PanAmSat Corporation is a leading provider of satellite operations, serving markets in all parts of the globe. The company keeps aloft a fleet of over 20 satellites, which allow hundreds of customers to broadcast television and video programming to millions of households worldwide. PanAmSat serves prominent news organizations such as the BBC, the Associated Press, Bloomberg, and many more, and carries cable programming for Disney, AOL Time-Warner, Viacom, China Central Television, and many others. The company's satellites carry over 500 channels of so-called direct to home television programming. PanAmSat's satellites also provide telecommunications service to communications companies on five continents, and provides streaming video capacity over the Internet to computer networks in countries such as Australia, Japan, Korea, Taiwan, Peru, Chile, and Argentina. The company has eleven offices worldwide, and seven technical ground facilities. The company was founded by a maverick television executive, Reynold Anselmo, who was the first to challenge the existing satellite monopoly, Intelsat. PanAmSat is now 80 percent owned by Hughes Electronics, a subsidiary of General Motors.

1980s: Abandoning Television for Satellites

PanAmSat was founded in 1984 by Reynold ("Rene") Anselmo, who had made his career bringing Spanish-language television programming to the United States. He was born in 1926 in Bedford, Massachusetts, a community outside Boston. His father was born in Italy but raised in Chile and Argentina, and eventually became postmaster of Quincy, Massachusetts. Anselmo was apparently restless and headstrong as a youth. When he was 16 in 1942, his high school principal offered to lie about Anselmo's age in order to get him into the military, as school clearly did not suit him.

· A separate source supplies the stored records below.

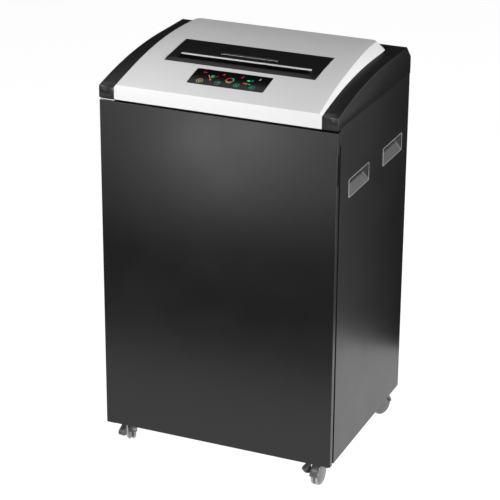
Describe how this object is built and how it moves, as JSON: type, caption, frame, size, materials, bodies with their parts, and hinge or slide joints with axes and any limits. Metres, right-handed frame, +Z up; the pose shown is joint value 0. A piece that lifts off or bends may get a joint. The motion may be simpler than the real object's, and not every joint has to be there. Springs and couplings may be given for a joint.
{
  "type": "paper shredder",
  "caption": "Floor-standing office paper shredder: steel cabinet with a door, pull-out bin and castors, and a crowned top with paper and disc slots.",
  "frame": {"origin": "on the floor under the middle of the cabinet", "axes": "+Z up, -Y towards the front (the door), +X to the right seen from the front"},
  "size_m": [0.542, 0.444, 0.9152],
  "materials": {
    "black_powder_coat": "fine textured powder coat",
    "dark_liner": "satin paint",
    "silver_moulding": "satin silver",
    "black_moulding": "satin black",
    "throat_plastic": "fine textured",
    "pale_trim": "satin",
    "control_glass": "glossy",
    "circuit_board": "solder mask",
    "handle_plastic": "fine textured",
    "zinc_steel": "zinc plated",
    "hard_steel": "ground",
    "bearing_bronze": "machined",
    "motor_grey": "satin",
    "capacitor_can": "drawn",
    "black_nylon": "moulded",
    "white_nylon": "moulded",
    "brown_plastic": "moulded",
    "screw_steel": "bright",
    "bin_plastic": "moulded",
    "castor_plastic": "moulded",
    "grey_tread": "moulded"
  },
  "bodies": {
    "cabinet": {"base_tray": "zinc_steel", "left_side_panel": "black_powder_coat", "right_side_panel": "black_powder_coat", "rear_panel": "black_powder_coat", "front_header": "black_powder_coat", "mechanism_deck": "zinc_steel", "left_handle_cups": "handle_plastic", "right_handle_cups": "handle_plastic", "top_panel": "silver_moulding", "left_end_cap": "black_moulding", "right_end_cap": "black_moulding", "rear_cap": "black_moulding", "feed_throat": "throat_plastic", "slot_trims": "pale_trim", "control_window": "control_glass", "control_board": "circuit_board", "paper_chute": "zinc_steel", "paper_sensor": "black_nylon", "cutter_side_plates": "zinc_steel", "cutter_tie_rods": "hard_steel", "stripper_combs": "black_nylon", "shaft_bearings": "bearing_bronze", "motor_housing": "motor_grey", "motor_bracket": "zinc_steel", "run_capacitor": "capacitor_can", "power_board": "circuit_board", "mains_inlet": "black_nylon", "hinge_brackets": "zinc_steel", "hinge_pins": "hard_steel", "door_switch": "white_nylon", "magnet_catch": "brown_plastic", "bin_runners": "zinc_steel", "castor_sockets": "zinc_steel", "panel_screws": "screw_steel"},
    "door": {"door_skin": "black_powder_coat", "door_liner": "dark_liner", "door_grip": "black_moulding", "hinge_bushes": "white_nylon", "catch_plate": "zinc_steel"},
    "bin": {"waste_bin": "bin_plastic", "bin_pull": "bin_plastic"},
    "power_key": {"power_rocker": "black_nylon"},
    "front_cutter_shaft": {"front_cutter": "hard_steel", "front_sync_gear": "hard_steel"},
    "rear_cutter_shaft": {"rear_cutter": "hard_steel", "rear_sync_gear": "hard_steel", "drive_gear": "hard_steel"},
    "idler": {"intermediate_gear": "hard_steel"},
    "rotor": {"motor_rotor": "hard_steel"},
    "castor_fl": {"castor_housing_fl": "castor_plastic"},
    "wheels_fl": {"wheel_set_fl": "grey_tread"},
    "castor_fr": {"castor_housing_fr": "castor_plastic"},
    "wheels_fr": {"wheel_set_fr": "grey_tread"},
    "castor_rl": {"castor_housing_rl": "castor_plastic"},
    "wheels_rl": {"wheel_set_rl": "grey_tread"},
    "castor_rr": {"castor_housing_rr": "castor_plastic"},
    "wheels_rr": {"wheel_set_rr": "grey_tread"},
    "lever_fl": {"brake_lever_fl": "castor_plastic"},
    "lever_fr": {"brake_lever_fr": "castor_plastic"}
  },
  "joints": [
    {"name": "door_hinge", "type": "hinge", "parent": "cabinet", "child": "door", "pos_m": [-0.2655, -0.214, 0.445], "axis": [0, 0, -1], "range_deg": [0, 165]},
    {"name": "bin_slide", "type": "slide", "parent": "cabinet", "child": "bin", "axis": [0, -1, 0], "range_m": [0, 0.25]},
    {"name": "power_key_tilt", "type": "hinge", "parent": "cabinet", "child": "power_key", "pos_m": [-0.157, 0.215, 0.7], "axis": [1, 0, 0], "range_deg": [0, 14]},
    {"name": "rear_cutter_spin", "type": "hinge", "parent": "cabinet", "child": "rear_cutter_shaft", "pos_m": [0, -0.045, 0.735], "axis": [1, 0, 0], "continuous": true},
    {"name": "front_cutter_spin", "type": "hinge", "parent": "cabinet", "child": "front_cutter_shaft", "pos_m": [0, -0.099, 0.735], "axis": [1, 0, 0], "continuous": true},
    {"name": "idler_spin", "type": "hinge", "parent": "cabinet", "child": "idler", "pos_m": [0.185, 0.0271, 0.71433], "axis": [1, 0, 0], "continuous": true},
    {"name": "rotor_spin", "type": "hinge", "parent": "cabinet", "child": "rotor", "pos_m": [0.09, 0.07359, 0.71433], "axis": [1, 0, 0], "continuous": true},
    {"name": "castor_swivel_fl", "type": "hinge", "parent": "cabinet", "child": "castor_fl", "pos_m": [-0.232, -0.173, 0.08], "axis": [0, 0, 1], "continuous": true},
    {"name": "wheel_spin_fl", "type": "hinge", "parent": "castor_fl", "child": "wheels_fl", "pos_m": [-0.24124, -0.16118, 0.025], "axis": [-0.788, -0.6157, 0], "continuous": true},
    {"name": "castor_swivel_fr", "type": "hinge", "parent": "cabinet", "child": "castor_fr", "pos_m": [0.232, -0.173, 0.08], "axis": [0, 0, 1], "continuous": true},
    {"name": "wheel_spin_fr", "type": "hinge", "parent": "castor_fr", "child": "wheels_fr", "pos_m": [0.23122, -0.18798, 0.025], "axis": [0.9986, -0.0523, 0], "continuous": true},
    {"name": "castor_swivel_rl", "type": "hinge", "parent": "cabinet", "child": "castor_rl", "pos_m": [-0.232, 0.173, 0.08], "axis": [0, 0, 1], "continuous": true},
    {"name": "wheel_spin_rl", "type": "hinge", "parent": "castor_rl", "child": "wheels_rl", "pos_m": [-0.22939, 0.18777, 0.025], "axis": [-0.9848, 0.1736, 0], "continuous": true},
    {"name": "castor_swivel_rr", "type": "hinge", "parent": "cabinet", "child": "castor_rr", "pos_m": [0.232, 0.173, 0.08], "axis": [0, 0, 1], "continuous": true},
    {"name": "wheel_spin_rr", "type": "hinge", "parent": "castor_rr", "child": "wheels_rr", "pos_m": [0.2395, 0.18599, 0.025], "axis": [-0.866, 0.5, 0], "continuous": true},
    {"name": "brake_lever_fl", "type": "hinge", "parent": "castor_fl", "child": "lever_fl", "pos_m": [-0.2341, -0.18704, 0.0558], "axis": [0.989, -0.1478, 0], "range_deg": [0, 8]},
    {"name": "brake_lever_fr", "type": "hinge", "parent": "castor_fr", "child": "lever_fr", "pos_m": [0.22232, -0.18338, 0.0558], "axis": [0.7314, -0.682, 0], "range_deg": [0, 8]}
  ],
  "couplings": [
    {"joint": "bin_slide", "follows": "door_hinge", "m_per_rad": 0.0868},
    {"joint": "front_cutter_spin", "follows": "rear_cutter_spin", "ratio": -1},
    {"joint": "idler_spin", "follows": "rear_cutter_spin", "ratio": -4},
    {"joint": "rotor_spin", "follows": "rear_cutter_spin", "ratio": 16.667}
  ]
}
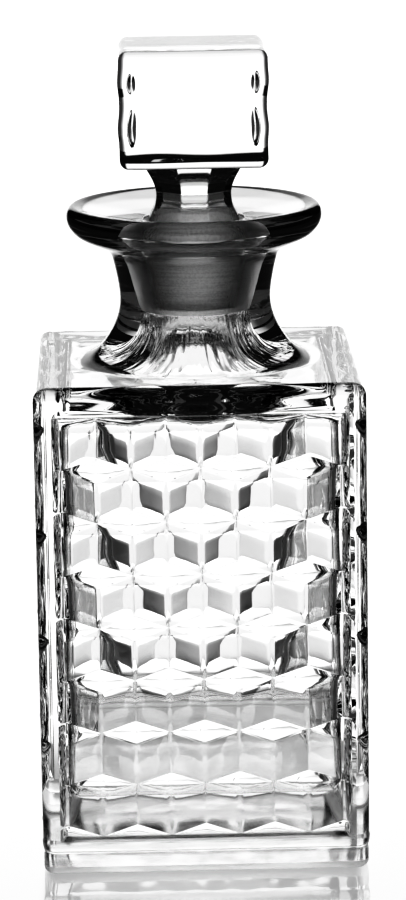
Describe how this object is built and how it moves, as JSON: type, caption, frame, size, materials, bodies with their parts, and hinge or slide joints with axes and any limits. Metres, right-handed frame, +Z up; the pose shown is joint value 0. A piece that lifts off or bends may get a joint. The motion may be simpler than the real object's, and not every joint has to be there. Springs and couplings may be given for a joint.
{
  "type": "decanter",
  "caption": "Square pressed-glass decanter with tumbling-block relief on all sides, flared round lip and a block-headed ground stopper that lifts out.",
  "frame": {"origin": "centre of the underside, on the surface that the decanter stands on", "axes": "+Z up along the axis of the neck and the stopper; the front, as pictured, looks along -Y; +X is to the right in that view"},
  "size_m": [0.0952, 0.0952, 0.235],
  "materials": {
    "clear_glass": "clear colourless fire-polished glass, with a fine-ground grey plug and bore"
  },
  "bodies": {
    "bottle_body": {"bottle": "clear_glass"},
    "stopper_body": {"stopper": "clear_glass"}
  },
  "joints": [
    {"name": "stopper_lift", "type": "slide", "parent": "bottle_body", "child": "stopper_body", "axis": [0, 0, 1], "range_m": [0, 0.07]}
  ]
}
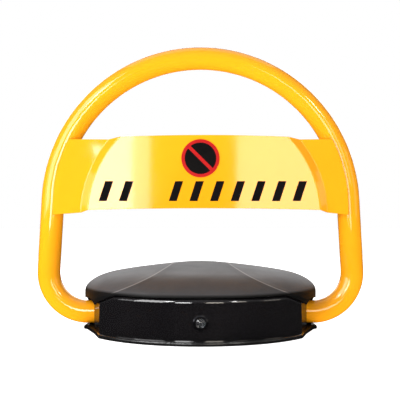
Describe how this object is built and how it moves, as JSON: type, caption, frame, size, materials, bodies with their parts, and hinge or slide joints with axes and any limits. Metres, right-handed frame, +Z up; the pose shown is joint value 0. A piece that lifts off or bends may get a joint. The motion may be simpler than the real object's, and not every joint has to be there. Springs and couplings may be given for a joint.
{
  "type": "folding parking lock",
  "caption": "Motorised folding parking lock: a bent tube hoop with a pressed sign panel that folds flat over a low domed base, with gear drive and sprung buffer.",
  "frame": {"origin": "on the ground, under the middle of the arm's pivot axis", "axes": "+X along the pivot axis to the right seen from the sign side, -Y to the front (sign side), +Z up"},
  "size_m": [0.4622, 0.3, 0.399],
  "materials": {
    "yellow_paint": "gloss powder coat over welded steel",
    "black_film": "satin cut vinyl film",
    "red_film": "satin cut vinyl film",
    "machined_steel": "turned and lightly oiled",
    "spring_steel": "oil-hardened wire",
    "white_plastic": "moulded nylon",
    "magnet": "nickel plated",
    "bronze": "sintered bronze",
    "cast_alloy": "as cast",
    "zinc_steel": "bright zinc plate",
    "rubber": "matt black rubber",
    "black_paint": "satin black powder coat",
    "gloss_black": "high-gloss black moulding",
    "satin_black": "satin black moulding",
    "black_screw": "blackened steel",
    "chrome": "polished chrome",
    "clear_lens": "clear acrylic",
    "green_board": "solder-masked circuit board",
    "box_plastic": "moulded grey plastic",
    "cell_wrap": "shrink sleeve",
    "red_plastic": "moulded button cap",
    "black_plastic": "moulded plastic",
    "lead_jacket": "flexible sleeve"
  },
  "bodies": {
    "base": {"gearbox_housing": "cast_alloy", "output_bearing": "bronze", "motor_can": "zinc_steel", "motor_bracket": "zinc_steel", "motor_screws": "zinc_steel", "bearing_block_left": "cast_alloy", "bearing_block_right": "cast_alloy", "bearing_bush_left": "bronze", "bearing_bush_right": "bronze", "shaft_seal_left": "rubber", "shaft_seal_right": "rubber", "block_screws": "zinc_steel", "base_plate": "black_paint", "front_skirt": "gloss_black", "skirt_screws": "zinc_steel", "top_cover": "satin_black", "cover_gasket": "rubber", "cover_tabs": "black_paint", "cover_screws": "black_screw", "lens_bezel": "chrome", "indicator_lens": "clear_lens", "bezel_nut": "zinc_steel", "indicator_led": "clear_lens", "led_board": "green_board", "battery_box": "box_plastic", "battery_lid": "box_plastic", "battery_gasket": "rubber", "battery_cells": "cell_wrap", "battery_contacts": "zinc_steel", "control_box": "box_plastic", "control_lid": "box_plastic", "control_board": "green_board", "pair_switch": "black_plastic", "radio_module": "zinc_steel", "sensor_board": "green_board", "limit_sensors": "black_plastic", "buzzer": "black_plastic", "internal_leads": "lead_jacket", "antenna": "rubber"},
    "drive": {"drive_gear": "machined_steel", "gear_bush": "bronze"},
    "arm": {"hoop_tube": "yellow_paint", "sign_panel": "yellow_paint", "weld_beads": "yellow_paint", "roundel_disc": "black_film", "roundel_ring": "red_film", "marking_bars": "black_film", "main_shaft": "machined_steel", "arm_plug_left": "machined_steel", "arm_plug_right": "machined_steel", "arm_pins": "machined_steel", "spring_collar": "machined_steel", "collar_pin": "machined_steel", "retaining_rings": "machined_steel", "buffer_spring": "spring_steel", "magnet_carrier": "white_plastic", "limit_magnet": "magnet"},
    "output": {"pinion": "machined_steel", "output_shaft": "machined_steel"},
    "button": {"pair_button": "red_plastic"}
  },
  "joints": [
    {"name": "arm_swing", "type": "hinge", "parent": "base", "child": "drive", "pos_m": [0, 0, 0.023], "axis": [-1, 0, 0], "range_deg": [0, 90]},
    {"name": "arm_buffer", "type": "hinge", "parent": "drive", "child": "arm", "pos_m": [0, 0, 0.023], "axis": [-1, 0, 0], "range_deg": [-40, 0], "stiffness_Nm_per_rad": 25, "springref_deg": 28.65},
    {"name": "pinion_spin", "type": "hinge", "parent": "base", "child": "output", "pos_m": [0, -0.02608, 0.026], "axis": [-1, 0, 0], "range_deg": [-130, 10]},
    {"name": "button_press", "type": "slide", "parent": "base", "child": "button", "axis": [0, 0, -1], "range_m": [0, 0.0008], "stiffness_N_per_m": 1500, "springref_m": -0.0006}
  ],
  "couplings": [
    {"joint": "pinion_spin", "follows": "arm_swing", "ratio": -1.3333}
  ]
}
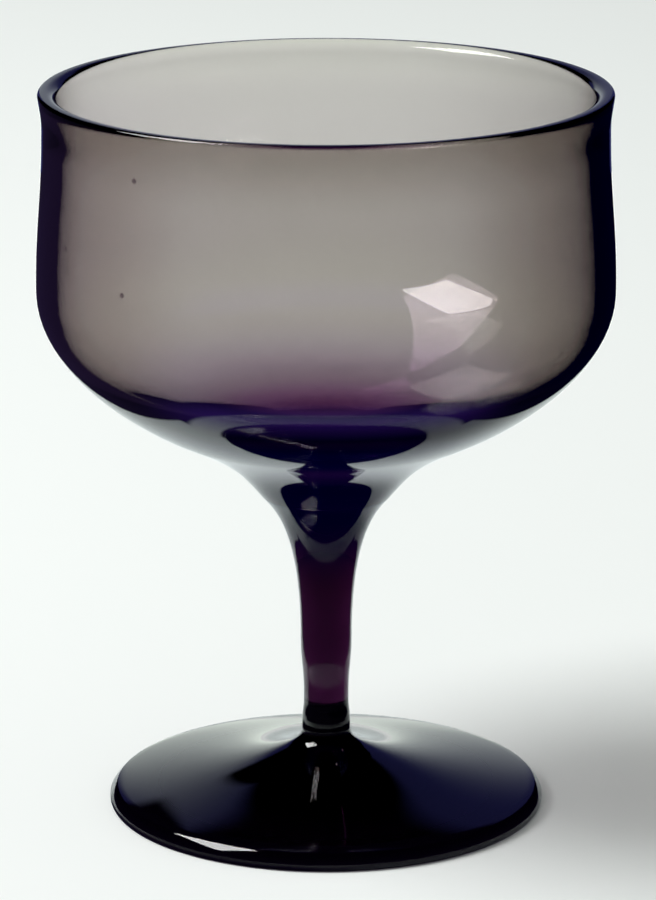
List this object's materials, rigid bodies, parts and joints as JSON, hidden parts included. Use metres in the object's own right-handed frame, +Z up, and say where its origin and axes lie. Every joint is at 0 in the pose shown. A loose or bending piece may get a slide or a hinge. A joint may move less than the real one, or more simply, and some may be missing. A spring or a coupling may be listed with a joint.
{
  "type": "sherbet glass",
  "caption": "Stemmed sherbet glass in dark amethyst glass: deep round bowl with a softly flared lip, plain drawn stem and a shallow conical foot.",
  "frame": {"origin": "centre of the flat ring that the foot stands on, on the glass's axis", "axes": "+Z up along the axis of the glass, from the foot to the lip; the glass is round about it, so +X and +Y are free"},
  "size_m": [0.0924, 0.0924, 0.118],
  "materials": {
    "bowl_glass": "fire-polished, transparent smoky amethyst, wall about 3 mm",
    "stem_glass": "fire-polished, the same glass in the thickness of the stem, nearly opaque",
    "foot_glass": "fire-polished, the same glass in the thickness of the foot, nearly black over a table"
  },
  "bodies": {
    "root": {"bowl": "bowl_glass", "stem": "stem_glass", "foot": "foot_glass"}
  },
  "joints": []
}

Anselmo fought in the South Pacific, and after leaving military service attended the University of Chicago. Upon graduating in 1951, he went to Mexico, where he began producing and directing both theater and television. His various jobs included writing for the Voice of America, dubbing "I Love Lucy" into Spanish, and producing a Spanish-language version of the U.S. Broadway comedy The Boy Friend. Anselmo made friends with Emilio Azcarraga Milmo, whose father was the head of Mexico's largest media and television company, Televisa. By 1954, Anselmo was working for Televisa, marketing its programs to other countries in Latin America. In 1963, he moved to New York to become president of Spanish International Network, known as SIN. SIN built up a network of Spanish-language TV stations, which showed programming predominantly from Televisa. By the early 1980s, SIN had grown to be a major presence in the Spanish-language market in the United States, with the lion's share of advertising dollars. Anselmo owned 24 percent of SIN's holding company, and had large stakes in several of its stations. But the company had problems. Tension between Anselmo and his business partners led to a lawsuit in the mid-1970s, which finally came to a head in the early 1980s. The Federal Communications Commission (FCC) investigated the company after competitors alleged that SIN was controlled by Televisa. Foreign ownership in a domestic network was limited by law to only 20 percent, and SIN appeared to violate this. Anselmo wanted to keep going with SIN despite the legal tangles. But his partners overruled him, and the company was sold for $600 million in 1986 to Hallmark Cards Inc. Though he had been against the sale, Anselmo personally gained $100 million for his share of the company.

Even before the final breakup of his company, Anselmo had founded PanAmSat. In 1984 he applied to the FCC for permission to launch a private satellite, to be used to carry television and video into parts of South America. This was an extraordinary thing to try to do, since satellite transmissions had been provided since 1964 by only one company, the International Telecommunications Satellite Organization, or Intelsat. Intelsat was jointly owned by a consortium of over 100 governments. Intelsat built and operated the satellites, while marketing was done by individual member-owners. The United States had a 25 percent share in the consortium, which was headquartered in Washington, D.C. Federal laws favored Intelsat, requiring, for instance, that long distance phone companies to send a percentage of their signals over the satellite network. The company made handsome profits on huge markups, and it had successfully battled for years to keep potential competitors away. But Anselmo was determined to fight his way into the satellite market. While Intelsat was armed with top lobbyists, Anselmo battled with his own wits, sending members of Congress and others antic letters featuring his dog Spot. Then a 1985 FCC ruling authorized private satellites, and Anselmo was on his way.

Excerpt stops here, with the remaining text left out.